Devs on-call feel empathy and build even better code.
Raleigh explains why putting devs on-call has been so great for the team. He says, “The devs get a little taste of what it’s like to wake up in the middle of the night and handle the platform. They have shown great desire to make sure the launch of new code is healthy and for being the primary person on-call for it at launch. The best part is that we’re shifting back to the ownership culture.”
Choosing to build features rather than building a huge operations team.
Ultimately, owning code isn’t just a nice-to-have. It enables uShip to put its resources toward development rather than toward supporting increasingly complicated infrastructure, especially as microservices proliferate and require specialization. Raleigh says:
“If you believe in democratizing operations, then developers need to be on-call. Otherwise, if you have 20 microservices and five go down, how many Ops people would you need to put that fire out? It’s a choice. Are you going to pay for developers or are you going to pay for an Ops team? We think our company benefits more from delivering products. The more developers you have, the more you can develop product. It’s just kind of the reality.”
The DevOps team has more time to innovate.

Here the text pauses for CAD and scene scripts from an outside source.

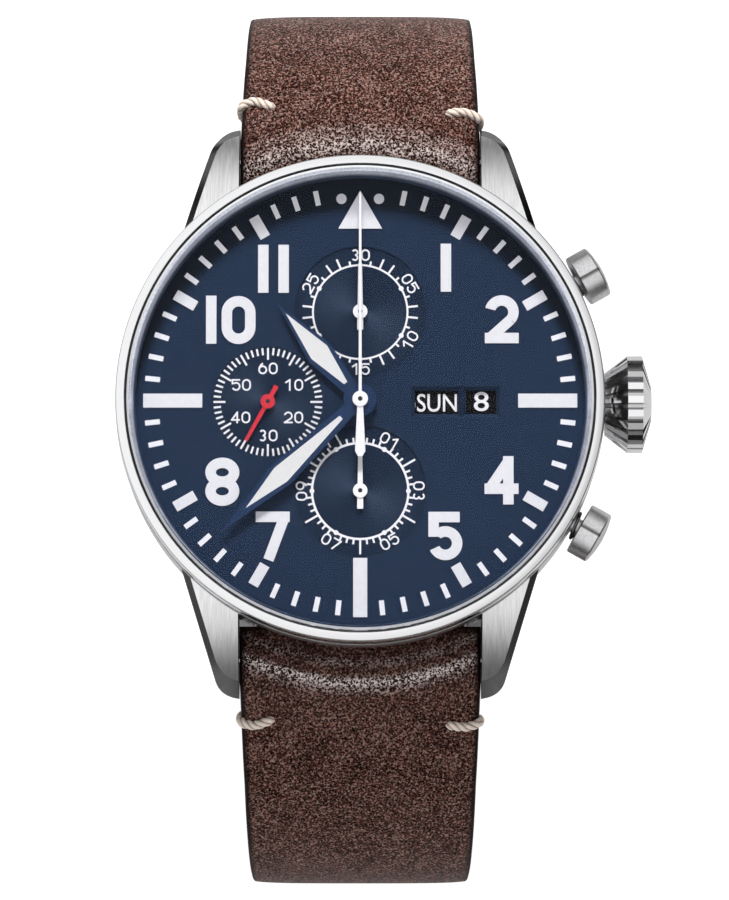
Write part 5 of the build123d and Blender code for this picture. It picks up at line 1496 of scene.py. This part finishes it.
# %% [markdown]
# ## Lamps
#
# A soft lamp beyond 12 o'clock gives the light its direction, and a larger, weaker one from
# 6 o'clock opens the shadows. Neither is mirrored, as the tent already stands for them in metal.

# %% Lamps
LAMPS = (("key_12", (0.0, 0.58, 0.59), (0.22, 0.12), 6.1),
         ("fill_6", (0.0, -0.62, 0.50), (0.8, 0.35), 1.7))


def panel(name, place, size, power):
    """Rectangular soft lamp, in metres and watts, aimed at the watch."""
    lamp = bpy.data.lights.new(name, "AREA")
    lamp.shape = "RECTANGLE"
    lamp.size, lamp.size_y = size
    lamp.energy = power
    obj = bpy.data.objects.new(name, lamp)
    bpy.context.scene.collection.objects.link(obj)
    obj.location = place
    way = Vector((0, 0, 0.05)) - Vector(place)
    obj.rotation_euler = way.to_track_quat("-Z", "Y").to_euler()
    obj.visible_glossy = False
    return obj


for lamp in LAMPS:
    print(panel(*lamp).name, lamp[3], "W")

# %% [markdown]
# ## Camera
#
# The photograph looks almost straight down on the dial and leans six degrees towards 6 o'clock.
# One millimetre at the dial's height spans 11.12 of the picture's 900 rows. The camera stands
# 0.6 m away, where perspective is slight, and its lens follows from that scale.

# %% Camera
TILT, DISTANCE = math.radians(6.0), 0.6
ROWS, ROWS_PER_MM = 900, 11.12
SENSOR = 24.0
RIGHT, DOWN = 0.387, 4.47       # the picture's centre from the dial's centre, in millimetres

hub = np.array([0, 0, (LIFT + 10.7) * MM])
away = np.array([0, -math.sin(TILT), math.cos(TILT)])
up = np.array([0, math.cos(TILT), math.sin(TILT)])
target = hub + np.array([1, 0, 0]) * RIGHT * MM - up * DOWN * MM
cam_data = bpy.data.cameras.new("photo_camera")
cam_data.sensor_fit = "VERTICAL"
cam_data.sensor_height = SENSOR
cam_data.lens = SENSOR * DISTANCE / (ROWS / ROWS_PER_MM * MM)
cam_data.clip_start = 0.01
cam = bpy.data.objects.new("photo_camera", cam_data)
scene = bpy.context.scene
scene.collection.objects.link(cam)
cam.location = target + away * DISTANCE
cam.rotation_euler = (TILT, 0, 0)
scene.camera = cam
scene.view_settings.view_transform = "Standard"
print("lens", round(cam_data.lens, 1))
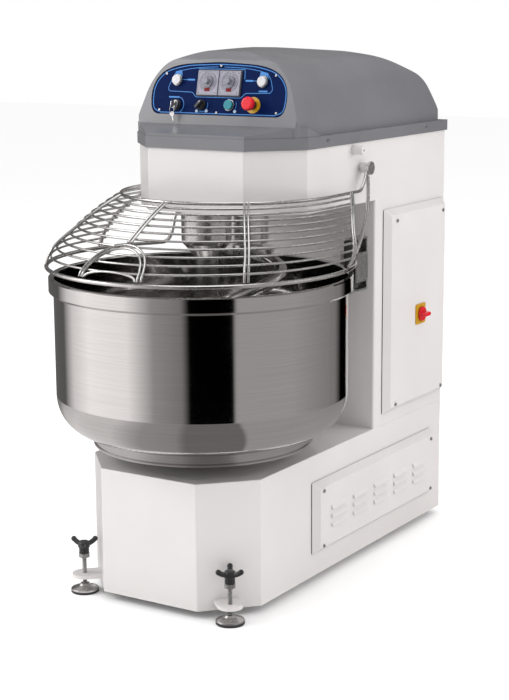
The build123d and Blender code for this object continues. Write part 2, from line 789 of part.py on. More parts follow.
def bezel(at, outer, well, stem):
    with BuildPart() as piece:
        with BuildSketch(panel_plane(0)):
            with Locations(at):
                Circle(outer)
        extrude(amount=6)
        chamfer(piece.faces().sort_by(Axis.Y)[0].edges(), 1.2)
        with BuildSketch(panel_plane(2)):
            with Locations(at):
                Circle(well)
        extrude(amount=6, mode=Mode.SUBTRACT)
        with BuildSketch(panel_plane(-34)):
            with Locations(at):
                Circle(11)
        extrude(amount=36)
        with BuildSketch(panel_plane(-40)):
            with Locations(at):
                Circle(stem)
        extrude(amount=60, mode=Mode.SUBTRACT)
        with BuildSketch(panel_plane(-8)):
            with Locations(at):
                Circle(15)
                Circle(11, mode=Mode.SUBTRACT)
        extrude(amount=5)
    return piece.part


BUTTONS = ((-BUTTON_X, BUTTON_S), (BUTTON_X, BUTTON_S), GREEN_AT)
bezels = [bezel(at, 17.5, 15.2, 6.1) for at in BUTTONS]
save(node("button_bezels", bezels), "button_bezels")


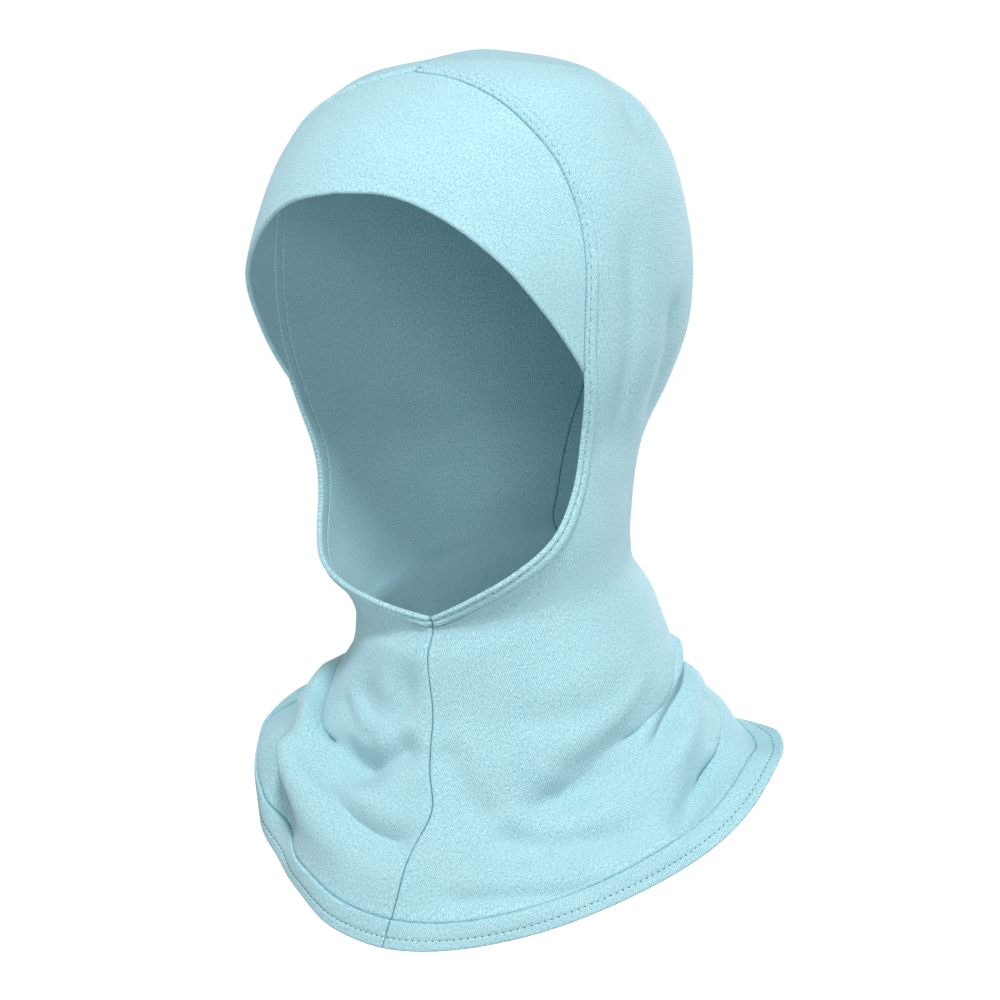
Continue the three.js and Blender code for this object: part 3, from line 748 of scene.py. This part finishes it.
def side_panel(form, s, side, hand):
    """One side of the hood and bib."""
    angle, row = panel_places(form, s, hand)
    points = form.cloth(angle, row)
    points[row == 0, 0] += hand * s.gap / 2
    points = facing(points, hand)
    grain = flattened(points)
    borders = ("bottom", "left", "right")
    return shell(f"jersey_panel_{side}", points, grain, s.cloth, 0, PANEL_ROUND, borders), grain


def ridge_lift(ridges, width):
    """How far the cloth is raised by ridges and ditches across its width."""
    return sum(height * bell(width / MM, middle, spread) for height, middle, spread in ridges) * MM


def turned_edge(form, s, side, hand):
    """The turned and stitched edge of one side, beside the band and round the opening."""
    along = np.linspace(0, EDGE_LAST, STRIP_ROWS + 1)
    widths = STRIP_WIDTHS * s.edge_width
    angle, row = np.moveaxis([beside_edge(form, hand, along, w) for w in widths], 0, -1)
    angle = np.maximum(angle, seam_gap(form, 0, row, s.gap)) * hand
    points = facing(form.cloth(angle, row), hand)
    lift = facing(np.broadcast_to(ridge_lift(EDGE_RIDGES, widths), angle.shape), hand)
    return shell(f"jersey_edge_{side}", points, strip_grain(points), s.folded, lift, EDGE_ROUND)


def strip_grain(points):
    """The flat pattern of a narrow strip, whose rows run along it."""
    far = distance_along(points[:, points.shape[1] // 2])
    wide = distance_along(points, axis=1).mean(0)
    return np.stack(np.broadcast_arrays(wide, -far[:, None]), -1)


def forehead_band(form, s):
    """The band let in over the front, doubled, with its fold as the lower edge."""
    columns = np.linspace(-1, 1, BAND_COLUMNS + 1)
    hand = np.where(columns < 0, -1, 1)
    out = np.abs(columns)
    upper = np.array([beside_edge(form, h, at, -s.gap) for h, at in zip(hand, out * TEMPLE)])
    tip = beside_edge(form, 1, TEMPLE, -s.gap)
    lower = through((*BROW_EDGE, tip), out * len(BROW_EDGE))
    tall = norm(form.smooth(upper[:, 0] * hand, upper[:, 1]) - form.smooth(lower[:, 0] * hand, lower[:, 1]))
    share = spaced(np.zeros(len(out)), np.ones(len(out)), BAND_ROWS + 1, 1 / np.maximum(tall, MM)).T
    angle = mix(upper[:, 0], lower[:, 0], share) * hand
    row = mix(upper[:, 1], lower[:, 1], share)
    points = form.cloth(angle, row)
    grain = flattened(points)
    return shell("jersey_band", points, grain, s.folded, 0, BAND_ROUND, ("top", "bottom")), grain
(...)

With uShip’s culture shift and devs now available to take on-call, Raleigh’s DevOps team has more time to focus their work on helping the company innovate faster, which means writing code and developing and improving infrastructure. Raleigh says, “At some point in your company’s life, you’re going to take another look at code that was written with ideals in mind, and realize that as volume and traffic increase, it doesn’t always perform very well. Right now, for example, our team is currently focused on writing code to reduce load on the database.
“We’re turning two of my senior dot net developers into SREs so we can focus on this work,” Raleigh continues. “It’s good for everyone involved to be doing this type of work as a means to improve platform performance and mitigate future issues and alerts. We would rather have the team working for the future than firefighting today’s application issues.”